TASK TO COMPLETE:
From the listing below, copy only the lines from the line that contains "obj.parent = empty" to the line that contains "return item", counting those two lines as part of the copy.

SUPPLIED INFORMATION:
━━━━━━

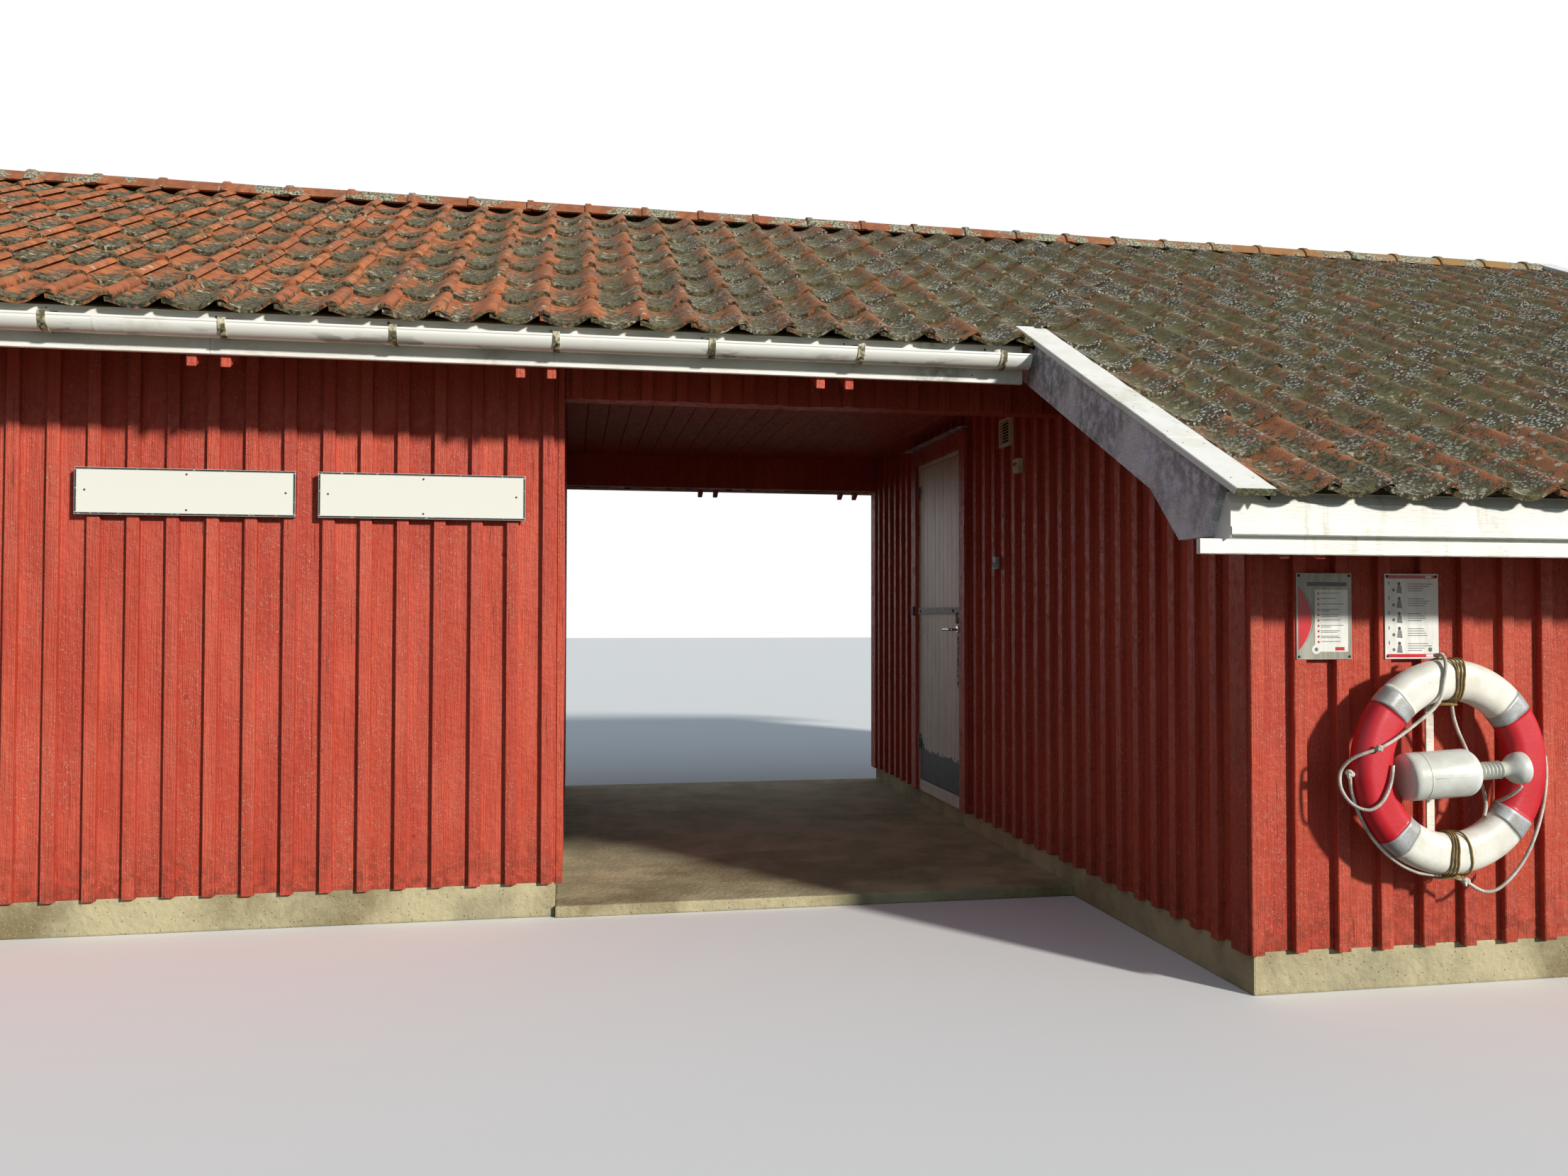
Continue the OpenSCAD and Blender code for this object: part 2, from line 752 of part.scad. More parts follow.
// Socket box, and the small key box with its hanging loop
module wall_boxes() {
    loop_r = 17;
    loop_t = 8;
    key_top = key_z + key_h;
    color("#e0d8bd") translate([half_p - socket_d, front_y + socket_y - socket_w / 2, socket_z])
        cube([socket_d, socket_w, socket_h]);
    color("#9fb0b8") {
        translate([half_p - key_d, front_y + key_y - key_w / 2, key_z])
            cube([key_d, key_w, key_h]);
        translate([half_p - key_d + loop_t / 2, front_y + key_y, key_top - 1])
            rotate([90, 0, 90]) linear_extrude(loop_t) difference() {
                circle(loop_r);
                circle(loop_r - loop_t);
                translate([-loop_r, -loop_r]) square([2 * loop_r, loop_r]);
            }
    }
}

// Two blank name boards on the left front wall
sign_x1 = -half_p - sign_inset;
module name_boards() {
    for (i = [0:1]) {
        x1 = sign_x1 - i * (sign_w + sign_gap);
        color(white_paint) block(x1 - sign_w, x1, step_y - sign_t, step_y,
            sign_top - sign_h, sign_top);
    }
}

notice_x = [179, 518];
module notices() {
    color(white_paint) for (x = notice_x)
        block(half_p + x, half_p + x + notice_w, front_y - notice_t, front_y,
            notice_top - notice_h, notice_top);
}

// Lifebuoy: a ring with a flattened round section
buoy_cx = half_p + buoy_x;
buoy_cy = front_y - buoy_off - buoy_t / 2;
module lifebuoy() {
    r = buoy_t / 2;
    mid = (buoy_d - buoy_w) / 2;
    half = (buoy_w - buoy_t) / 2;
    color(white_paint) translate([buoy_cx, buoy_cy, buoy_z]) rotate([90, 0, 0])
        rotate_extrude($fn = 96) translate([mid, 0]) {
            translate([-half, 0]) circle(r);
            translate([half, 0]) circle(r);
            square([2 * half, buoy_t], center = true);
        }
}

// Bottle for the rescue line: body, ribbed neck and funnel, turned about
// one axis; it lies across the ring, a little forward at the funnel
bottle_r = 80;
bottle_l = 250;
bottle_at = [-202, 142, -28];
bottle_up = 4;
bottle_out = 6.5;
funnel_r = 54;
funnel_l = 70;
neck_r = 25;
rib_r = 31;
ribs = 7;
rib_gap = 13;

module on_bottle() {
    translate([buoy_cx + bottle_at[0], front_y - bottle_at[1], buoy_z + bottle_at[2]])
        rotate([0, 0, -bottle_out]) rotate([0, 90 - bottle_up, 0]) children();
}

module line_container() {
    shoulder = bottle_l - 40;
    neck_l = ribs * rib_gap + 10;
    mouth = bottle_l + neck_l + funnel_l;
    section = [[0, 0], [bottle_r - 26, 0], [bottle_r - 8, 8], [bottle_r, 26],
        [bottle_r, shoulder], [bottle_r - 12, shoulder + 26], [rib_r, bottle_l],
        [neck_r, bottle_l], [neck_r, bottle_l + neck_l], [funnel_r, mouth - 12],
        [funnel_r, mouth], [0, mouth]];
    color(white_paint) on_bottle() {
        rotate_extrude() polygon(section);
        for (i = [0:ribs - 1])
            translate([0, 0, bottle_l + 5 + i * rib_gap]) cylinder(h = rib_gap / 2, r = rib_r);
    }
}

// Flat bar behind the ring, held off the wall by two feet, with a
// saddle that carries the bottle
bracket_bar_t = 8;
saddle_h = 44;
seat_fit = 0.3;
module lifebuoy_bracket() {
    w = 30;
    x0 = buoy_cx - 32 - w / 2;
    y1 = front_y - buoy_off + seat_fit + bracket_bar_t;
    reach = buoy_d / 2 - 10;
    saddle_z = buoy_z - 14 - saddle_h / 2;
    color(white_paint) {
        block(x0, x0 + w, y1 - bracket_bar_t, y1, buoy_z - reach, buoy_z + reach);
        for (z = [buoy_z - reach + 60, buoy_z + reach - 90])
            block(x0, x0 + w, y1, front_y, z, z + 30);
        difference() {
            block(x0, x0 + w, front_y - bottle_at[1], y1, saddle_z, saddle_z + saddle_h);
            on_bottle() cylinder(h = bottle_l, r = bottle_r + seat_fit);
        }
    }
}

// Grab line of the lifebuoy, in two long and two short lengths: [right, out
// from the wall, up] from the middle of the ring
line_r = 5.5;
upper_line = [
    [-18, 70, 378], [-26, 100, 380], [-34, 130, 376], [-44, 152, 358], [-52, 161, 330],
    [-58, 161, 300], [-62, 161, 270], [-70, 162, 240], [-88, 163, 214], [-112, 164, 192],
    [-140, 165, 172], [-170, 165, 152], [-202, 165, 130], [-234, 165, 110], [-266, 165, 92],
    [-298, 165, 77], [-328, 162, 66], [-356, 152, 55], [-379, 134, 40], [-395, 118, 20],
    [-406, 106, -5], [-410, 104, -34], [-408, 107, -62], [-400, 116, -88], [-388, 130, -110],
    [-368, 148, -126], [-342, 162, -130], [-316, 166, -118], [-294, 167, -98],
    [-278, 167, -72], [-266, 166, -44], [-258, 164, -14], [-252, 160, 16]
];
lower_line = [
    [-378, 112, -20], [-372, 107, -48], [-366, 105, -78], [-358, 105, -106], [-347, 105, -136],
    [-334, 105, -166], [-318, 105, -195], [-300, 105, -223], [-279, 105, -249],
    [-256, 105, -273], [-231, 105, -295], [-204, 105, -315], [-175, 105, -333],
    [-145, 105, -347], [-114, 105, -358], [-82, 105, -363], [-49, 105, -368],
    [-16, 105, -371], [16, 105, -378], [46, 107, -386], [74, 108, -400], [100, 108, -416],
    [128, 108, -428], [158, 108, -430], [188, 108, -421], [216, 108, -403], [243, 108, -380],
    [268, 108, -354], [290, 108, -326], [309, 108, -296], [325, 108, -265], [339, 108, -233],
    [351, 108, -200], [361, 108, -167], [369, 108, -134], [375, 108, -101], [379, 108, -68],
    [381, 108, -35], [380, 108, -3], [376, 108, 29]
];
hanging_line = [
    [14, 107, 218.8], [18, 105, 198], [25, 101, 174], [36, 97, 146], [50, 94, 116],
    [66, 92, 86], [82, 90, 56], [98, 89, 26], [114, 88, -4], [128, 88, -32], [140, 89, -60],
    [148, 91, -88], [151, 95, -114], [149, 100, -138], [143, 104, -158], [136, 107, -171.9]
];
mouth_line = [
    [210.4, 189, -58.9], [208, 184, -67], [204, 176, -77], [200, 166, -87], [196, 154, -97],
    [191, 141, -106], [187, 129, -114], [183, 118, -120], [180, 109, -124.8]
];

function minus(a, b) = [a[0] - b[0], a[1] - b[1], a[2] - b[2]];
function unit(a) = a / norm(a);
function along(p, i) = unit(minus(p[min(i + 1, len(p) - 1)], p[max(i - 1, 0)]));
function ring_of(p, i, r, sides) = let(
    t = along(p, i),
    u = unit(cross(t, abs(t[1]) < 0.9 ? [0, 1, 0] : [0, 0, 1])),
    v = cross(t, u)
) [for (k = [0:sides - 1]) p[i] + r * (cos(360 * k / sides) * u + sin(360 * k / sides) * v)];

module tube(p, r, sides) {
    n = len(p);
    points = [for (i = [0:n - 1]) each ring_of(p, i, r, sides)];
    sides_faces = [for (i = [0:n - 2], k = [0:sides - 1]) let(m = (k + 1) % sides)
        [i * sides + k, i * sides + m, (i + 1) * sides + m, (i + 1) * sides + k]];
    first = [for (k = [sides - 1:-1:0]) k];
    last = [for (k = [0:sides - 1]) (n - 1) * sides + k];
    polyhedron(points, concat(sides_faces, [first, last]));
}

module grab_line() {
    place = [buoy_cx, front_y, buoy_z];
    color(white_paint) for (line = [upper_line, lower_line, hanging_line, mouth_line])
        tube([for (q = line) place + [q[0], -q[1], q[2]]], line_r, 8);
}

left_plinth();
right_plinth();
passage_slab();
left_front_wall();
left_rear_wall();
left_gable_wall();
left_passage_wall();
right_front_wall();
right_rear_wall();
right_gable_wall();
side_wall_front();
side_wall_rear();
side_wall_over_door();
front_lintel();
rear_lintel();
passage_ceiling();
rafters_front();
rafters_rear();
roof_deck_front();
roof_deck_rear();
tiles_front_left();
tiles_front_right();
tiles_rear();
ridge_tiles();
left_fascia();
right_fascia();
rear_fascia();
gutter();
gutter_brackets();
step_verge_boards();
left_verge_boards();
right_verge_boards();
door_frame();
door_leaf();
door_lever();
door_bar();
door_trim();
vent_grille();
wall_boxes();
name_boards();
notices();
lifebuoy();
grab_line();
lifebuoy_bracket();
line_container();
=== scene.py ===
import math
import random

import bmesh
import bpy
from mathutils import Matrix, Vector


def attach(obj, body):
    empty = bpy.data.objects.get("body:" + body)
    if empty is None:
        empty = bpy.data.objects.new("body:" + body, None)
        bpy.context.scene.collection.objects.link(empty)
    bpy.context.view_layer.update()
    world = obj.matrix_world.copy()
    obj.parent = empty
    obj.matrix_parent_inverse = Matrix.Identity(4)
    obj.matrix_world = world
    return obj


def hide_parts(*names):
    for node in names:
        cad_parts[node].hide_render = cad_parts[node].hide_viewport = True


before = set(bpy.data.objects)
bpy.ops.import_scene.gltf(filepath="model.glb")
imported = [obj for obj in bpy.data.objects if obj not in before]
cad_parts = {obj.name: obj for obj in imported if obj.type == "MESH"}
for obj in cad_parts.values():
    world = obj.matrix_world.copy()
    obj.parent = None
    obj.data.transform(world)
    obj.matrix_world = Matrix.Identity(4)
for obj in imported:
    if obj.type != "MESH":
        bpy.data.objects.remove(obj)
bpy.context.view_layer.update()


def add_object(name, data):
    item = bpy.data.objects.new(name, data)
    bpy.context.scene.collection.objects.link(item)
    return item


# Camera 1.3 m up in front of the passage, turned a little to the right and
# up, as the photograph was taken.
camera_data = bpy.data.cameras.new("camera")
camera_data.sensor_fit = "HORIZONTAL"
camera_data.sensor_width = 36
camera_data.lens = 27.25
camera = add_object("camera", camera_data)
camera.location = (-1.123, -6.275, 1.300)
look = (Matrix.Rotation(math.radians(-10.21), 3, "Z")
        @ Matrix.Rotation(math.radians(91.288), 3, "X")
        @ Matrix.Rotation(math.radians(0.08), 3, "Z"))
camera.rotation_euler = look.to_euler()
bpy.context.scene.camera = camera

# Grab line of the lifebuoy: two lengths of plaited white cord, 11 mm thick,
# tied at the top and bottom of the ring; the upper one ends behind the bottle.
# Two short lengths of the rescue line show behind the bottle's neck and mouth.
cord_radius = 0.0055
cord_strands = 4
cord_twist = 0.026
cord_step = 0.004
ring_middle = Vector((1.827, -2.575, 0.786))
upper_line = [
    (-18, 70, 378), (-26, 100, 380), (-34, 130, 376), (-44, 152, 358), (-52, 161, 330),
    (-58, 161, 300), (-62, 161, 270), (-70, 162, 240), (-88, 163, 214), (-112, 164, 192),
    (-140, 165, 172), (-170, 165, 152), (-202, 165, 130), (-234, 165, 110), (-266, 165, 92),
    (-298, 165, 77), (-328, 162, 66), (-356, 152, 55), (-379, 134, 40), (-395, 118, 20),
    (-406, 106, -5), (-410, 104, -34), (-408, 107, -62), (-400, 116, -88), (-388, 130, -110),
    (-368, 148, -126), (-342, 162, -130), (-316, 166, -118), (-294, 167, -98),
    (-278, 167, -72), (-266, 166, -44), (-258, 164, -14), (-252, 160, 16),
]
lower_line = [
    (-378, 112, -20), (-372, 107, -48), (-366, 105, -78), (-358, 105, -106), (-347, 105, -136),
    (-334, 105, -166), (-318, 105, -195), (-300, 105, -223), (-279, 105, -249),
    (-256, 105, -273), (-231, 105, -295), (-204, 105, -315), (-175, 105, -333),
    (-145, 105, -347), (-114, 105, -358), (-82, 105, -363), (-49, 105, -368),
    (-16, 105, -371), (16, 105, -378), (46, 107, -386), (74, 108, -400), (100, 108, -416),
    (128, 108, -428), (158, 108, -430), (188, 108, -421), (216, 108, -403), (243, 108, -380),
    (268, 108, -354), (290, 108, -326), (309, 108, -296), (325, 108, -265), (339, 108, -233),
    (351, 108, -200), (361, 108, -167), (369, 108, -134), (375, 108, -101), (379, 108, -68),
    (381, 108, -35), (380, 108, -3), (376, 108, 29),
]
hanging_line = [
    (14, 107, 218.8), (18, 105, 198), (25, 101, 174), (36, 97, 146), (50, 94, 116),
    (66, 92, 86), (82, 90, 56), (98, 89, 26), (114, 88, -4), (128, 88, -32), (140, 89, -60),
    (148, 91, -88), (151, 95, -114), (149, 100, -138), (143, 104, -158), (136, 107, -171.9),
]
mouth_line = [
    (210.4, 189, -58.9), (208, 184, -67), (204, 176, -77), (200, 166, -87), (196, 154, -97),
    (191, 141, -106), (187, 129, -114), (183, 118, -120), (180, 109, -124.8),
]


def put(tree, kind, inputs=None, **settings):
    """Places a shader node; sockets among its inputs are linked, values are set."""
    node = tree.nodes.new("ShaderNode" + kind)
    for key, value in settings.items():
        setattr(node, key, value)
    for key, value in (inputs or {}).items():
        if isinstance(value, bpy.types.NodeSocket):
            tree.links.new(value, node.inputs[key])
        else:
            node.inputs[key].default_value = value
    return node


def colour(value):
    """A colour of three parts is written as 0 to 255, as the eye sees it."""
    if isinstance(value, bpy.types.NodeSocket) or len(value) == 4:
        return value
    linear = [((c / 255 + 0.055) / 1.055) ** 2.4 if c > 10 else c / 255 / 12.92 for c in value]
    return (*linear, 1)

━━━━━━

RESPONSE TO THIS EXERCISE:
    obj.parent = empty
    obj.matrix_parent_inverse = Matrix.Identity(4)
    obj.matrix_world = world
    return obj


def hide_parts(*names):
    for node in names:
        cad_parts[node].hide_render = cad_parts[node].hide_viewport = True


before = set(bpy.data.objects)
bpy.ops.import_scene.gltf(filepath="model.glb")
imported = [obj for obj in bpy.data.objects if obj not in before]
cad_parts = {obj.name: obj for obj in imported if obj.type == "MESH"}
for obj in cad_parts.values():
    world = obj.matrix_world.copy()
    obj.parent = None
    obj.data.transform(world)
    obj.matrix_world = Matrix.Identity(4)
for obj in imported:
    if obj.type != "MESH":
        bpy.data.objects.remove(obj)
bpy.context.view_layer.update()


def add_object(name, data):
    item = bpy.data.objects.new(name, data)
    bpy.context.scene.collection.objects.link(item)
    return item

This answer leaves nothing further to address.